Sydney · Neighborhoods · Family Travel

Ultimate Sydney Neighborhood Guide for Families: Where To Stay With Kids (And Why It Matters)

Choose a base that does not fight your stroller, nap schedule, or harbour day plans.

Sydney looks compact on a map. In real life, hills, harbour inlets, bridges, and transport lines quietly stretch your walking time and your kids' patience. The neighborhood you choose will decide if your holiday feels like a playful harbour-week or a daily negotiation about buses, ferries, and how far little legs can go.

This guide walks you through the main Sydney areas that work with kids, not against them. You will see what each neighborhood feels like on the ground, who it suits, how it connects to big sights like the Opera House, Taronga Zoo, and Bondi, and where to look first when you open a hotel or apartment map. Along the way, you can line up flights, accommodation, car rentals for specific days, and travel insurance with quiet links that keep everything in one simple toolkit.

You can use this as your master "where to stay" page, then dive into each neighborhood's detailed guide when you are ready to lock in streets, playgrounds, and coffee stops. There is no single perfect base for every family. There is a right base for your energy, your kids' ages, and the version of Sydney you want to live in for a week.

Use this as your map before you choose a hotel or apartment. Start with the vibe that fits your family, then view stays across a few areas side by side. From there, stack in attractions and logistics so every day feels like short, easy moves instead of long commutes and tired kids.

How To Use This Sydney Neighborhood Guide

Start with how you want your days to feel, not just which postcard sights you want to tick. Do you want to wake up near playgrounds and flat harbour walks, be able to wander out for dinner with a stroller, or keep evenings quiet and residential. Once you know that, you pick one or two candidate areas, then check what transport, food, and kid friendly spaces look like on the street.

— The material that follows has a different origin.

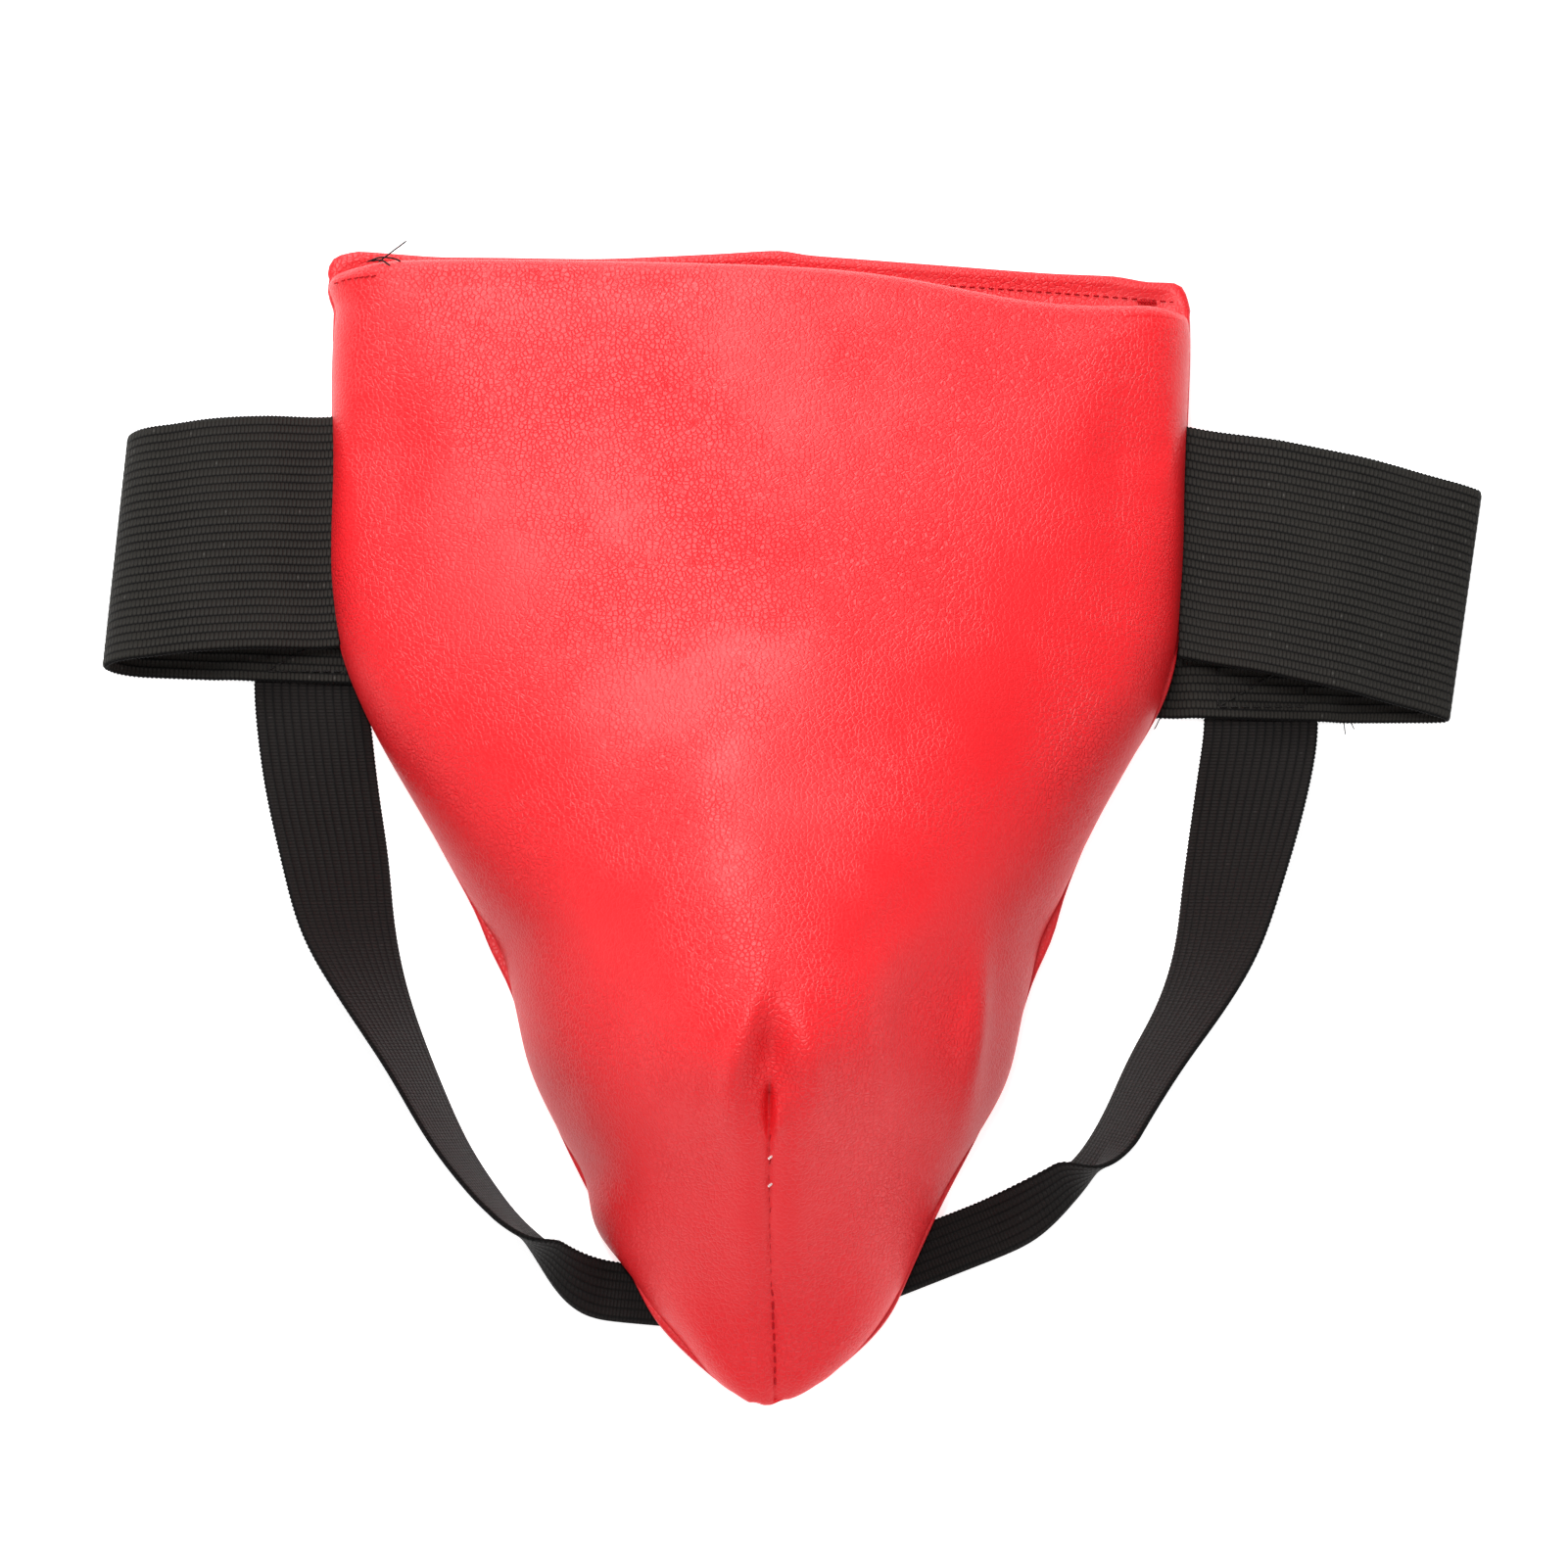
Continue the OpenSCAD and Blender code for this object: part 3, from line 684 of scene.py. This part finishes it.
def front_cover():
    """The padded front: main grid, a rolled and tucked mouth hem, and feet turned under at the seams."""
    rows, cols = ((250, 190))
    edge_y = panel_point(0.0, 0.0)[1]
    trial = np.linspace(0, 0.05, 200)
    first = float(np.interp(MOUTH_R, edge_y - panel_point(trial, 0.0)[:, 1], trial))
    q = np.linspace(-1, 1, cols)[None, :]
    v = row_places(first, 1, rows)[:, None]
    skin = soften_turn(cover_skin(v, q), q, cols // 2)
    skin += resample(simulated_bulge(first), np.linspace(0, 1, rows), np.linspace(0, 1, cols))
    lowered = mouth_shift(skin[..., 0]) * smoothstep((0.16 - v) / 0.15)
    skin[..., 1] += lowered
    relief = cover_relief(skin, q) + undulation(skin, 38, 1, 0.4) + undulation(skin, 15, 2, 0.16)
    fade = smoothstep((v - first) / 0.02) * smoothstep((1 - v) / 0.02)
    skin += grid_normals(skin) * (relief * fade * smoothstep((1 - np.abs(q)) / 0.06))[..., None]
    # the mouth: round the roll and back inside
    turn = np.linspace(math.pi, 0, 15)[:-1]
    depth = MOUTH_R * (1 - np.cos(turn))[:, None]
    corner = 1 - 0.35 * smoothstep((np.abs(q) - 0.55) / 0.4)
    squared = 0.8 * smoothstep((np.abs(q) - 0.7) / 0.3)
    roll = panel_point(first, q, depth)
    roll[..., 1] += MOUTH_R * np.sin(turn)[:, None] * corner
    tuck_v = row_places(first, first + TUCK_STEP * MOUTH_TUCK, 8)[::-1][:-1, None]
    tuck = panel_point(tuck_v, q, 2 * MOUTH_R)
    for part in (roll, tuck):
        part[..., 0] += (skin[0, :, 0] - part[..., 0]) * squared
        part[..., 1] += lowered[0]
    roll += (skin[0] - roll[-1]) * (np.arange(1, len(turn) + 1) / (len(turn) + 1))[:, None, None]
    grid = np.concatenate([tuck, roll, skin])
    # the feet: turned under and sewn to the back panel
    middle = (grid[:, 0] + grid[:, -1]) / 2
    edges = {}
    for column in (0, -1):
        foot = grid[:, column]
        reach = np.linalg.norm((middle - foot)[:, :2], axis=1, keepdims=True)
        inwards = unit(middle - foot)
        inwards[:, 2] = 0
        edges[column] = [foot + inwards * np.minimum(share, 0.6 * reach) - [0, 0, drop]
                         for share, drop in ((0.5, 0.3), (1.6, 0.05), (4.2, 0.0))]
    grid = np.concatenate([np.stack(edges[0][::-1], axis=1), grid, np.stack(edges[-1], axis=1)], axis=1)
    inner = grid - grid_normals(grid) * SKIN
    obj = make_piece("front_cover_leather", *shell_mesh(grid, inner), RED_LEATHER)
    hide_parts("front_cover")
    return skin, first


def places_on(grid, first, v, q):
    """Points of the cover's finished skin at the given row and column positions."""
    start = row_share(first)
    return resample(grid, (row_share(v) - start) / (1 - start), (q + 1) / 2)


# --- the other layers ---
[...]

Open a map in one tab and a simple accommodation comparison view in another. Use a Sydney wide search via Booking.com through AWIN and toggle the filters that matter for you: family rooms, kitchen, laundry, pool, breakfast, and proximity to light rail, ferries, or the train lines you will actually use. From there you are not guessing. You are choosing where nap time, beach time, and museum days all feel easy.

Staying Central: Sydney CBD, Circular Quay, and Barangaroo

The central city is the obvious first idea. It gives you tall buildings, shops, office workers, and serious access to trains, light rail, and ferries. For families, the trick is choosing pockets that give you convenience without feeling like you are staying inside a business district that never sleeps.

A CBD base works if you want fast access to everywhere. You are close to Town Hall Station, light rail stops, and a short walk or one stop ride from Darling Harbour and Circular Quay. It suits families who are comfortable in big cities, do not mind some street noise, and want the feeling of stepping outside into restaurants, shops, and city energy.

Use the Sydney CBD With Kids guide to find the streets that feel more liveable than office heavy, then compare family hotels near Town Hall and the light rail with a central Sydney hotel view .

Circular Quay is where ferries, the Opera House, and the Harbour Bridge all line up. It feels iconic and busy, especially on cruise ship days. This area works for families who want that once in a lifetime harbour view and do not mind paying for it. It is not the quietest place for babies who need deep naps during the day, but it is very hard to beat for quick ferry rides and wow factor.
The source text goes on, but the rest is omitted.